The key to applying this method to thresholds for subgraphs is thinking about ways that two copies of the subgraph can intersect. In the case of triangles, the intersections all ended up being less frequent than the cases with two disjoint triangles. Applying the second moment method doesn't work (and the threshold we get from the first moment method might not even be correct) in cases where some intersections appear more frequently than that.

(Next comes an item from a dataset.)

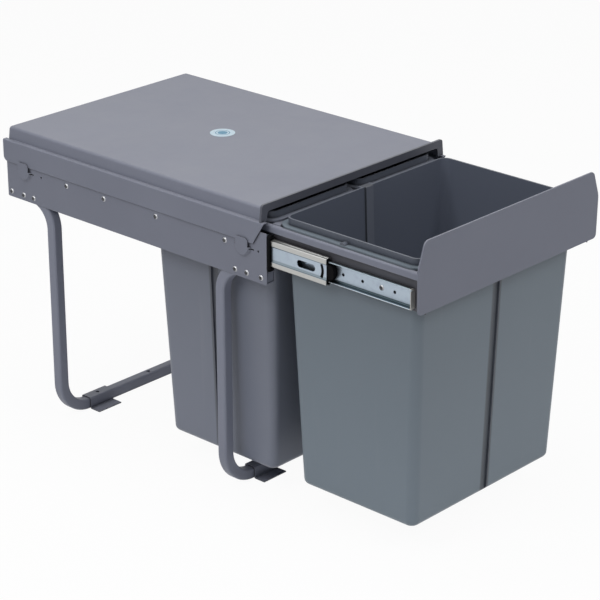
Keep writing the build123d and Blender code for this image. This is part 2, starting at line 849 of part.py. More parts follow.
cover = lid()
write("lid", cover)
write("lid_edge_strip", lid_edge_strip(cover))
write("lid_label", lid_label())
write("rear_leg", leg(leg_half, panel_rear - leg_end_inset, leg_rivet_row(1)))
write("front_leg", leg(-leg_half, -panel_front + leg_end_inset, leg_rivet_row(-1)))
for row, place in (("rear", leg_half), ("front", -leg_half)):
    for hand, side in (("left", -1), ("right", 1)):
        write(f"{row}_{hand}_foot_clip", foot_clip(side, place))

paired = {
    "side_panel": left_side_panel(),
    "leg_rivets": left_leg_rivets(),
    "slide_rivets": left_slide_rivets(),
    "drawer_rivets": left_drawer_rivets(),
    "outer_slide": left_outer_slide(),
    "middle_slide": left_middle_slide(),
    "inner_slide": left_inner_slide(),
    "slide_bumper": left_bumper(),
    "slide_end_cap": left_end_cap(),
    "outer_ball_cage": left_outer_cage(),
    "outer_balls": balls(outer_ball_inset, outer_ball_rise, outer_ball_radius, outer_cage_place),
    "inner_ball_cage": left_inner_cage(),
    "inner_balls": balls(inner_ball_inset, inner_ball_rise, inner_ball_radius, inner_cage_place),
    "rail": left_rail(),
}
for name, shape in paired.items():
    for hand, piece in zip(("left", "right"), both_sides(shape)):
        write(f"{hand}_{name}", piece)

write("front_bar", front_bar())
write("middle_bar", cross_bar(middle_bar_place, middle_bar_width))
write("rear_bar", cross_bar(rear_bar_place, bar_width))
write("bin_divider", bin_divider())
write("front_panel", front_panel())
write("front_panel_nuts", front_panel_nuts())

write("front_bin", front_bin())
for hand, piece in zip(("left", "right"), both_sides(rear_left_bin())):
    write(f"rear_{hand}_bin", piece)
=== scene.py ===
import json
import math

import bmesh
import bpy
from mathutils import Matrix, Vector


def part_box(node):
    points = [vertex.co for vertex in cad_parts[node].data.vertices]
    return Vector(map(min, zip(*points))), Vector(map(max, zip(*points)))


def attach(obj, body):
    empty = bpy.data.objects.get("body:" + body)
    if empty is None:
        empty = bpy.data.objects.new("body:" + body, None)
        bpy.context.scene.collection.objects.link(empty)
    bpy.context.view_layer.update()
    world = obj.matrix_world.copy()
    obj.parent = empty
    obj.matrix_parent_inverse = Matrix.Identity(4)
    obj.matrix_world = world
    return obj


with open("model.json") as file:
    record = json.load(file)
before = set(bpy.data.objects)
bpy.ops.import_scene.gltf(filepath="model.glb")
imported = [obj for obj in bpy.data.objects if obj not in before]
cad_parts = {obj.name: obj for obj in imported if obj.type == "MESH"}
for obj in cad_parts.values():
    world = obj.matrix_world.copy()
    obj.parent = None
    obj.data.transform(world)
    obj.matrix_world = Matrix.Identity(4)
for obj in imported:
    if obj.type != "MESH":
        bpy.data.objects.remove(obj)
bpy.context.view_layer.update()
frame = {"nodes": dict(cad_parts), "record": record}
nodes = frame["nodes"]
scene = bpy.context.scene
mm = 0.001
print("frame loaded,", len(nodes), "nodes")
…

This tends to happen if the graph we're looking at has a subgraph which is more dense than the original graph. For example, consider the $(4,1)$-lollipop graph. Here, the first moment method tells us that this graph does not appear when $p \ll n^{-5/7}$, but actually the copy of $K_4$ inside this graph is more limiting: the threshold for $K_4$ is $n^{-2/3}$, which is higher. For the lollipop graph, the second moment method would fail when we consider pairs of lollipops which share their copies of $K_4$.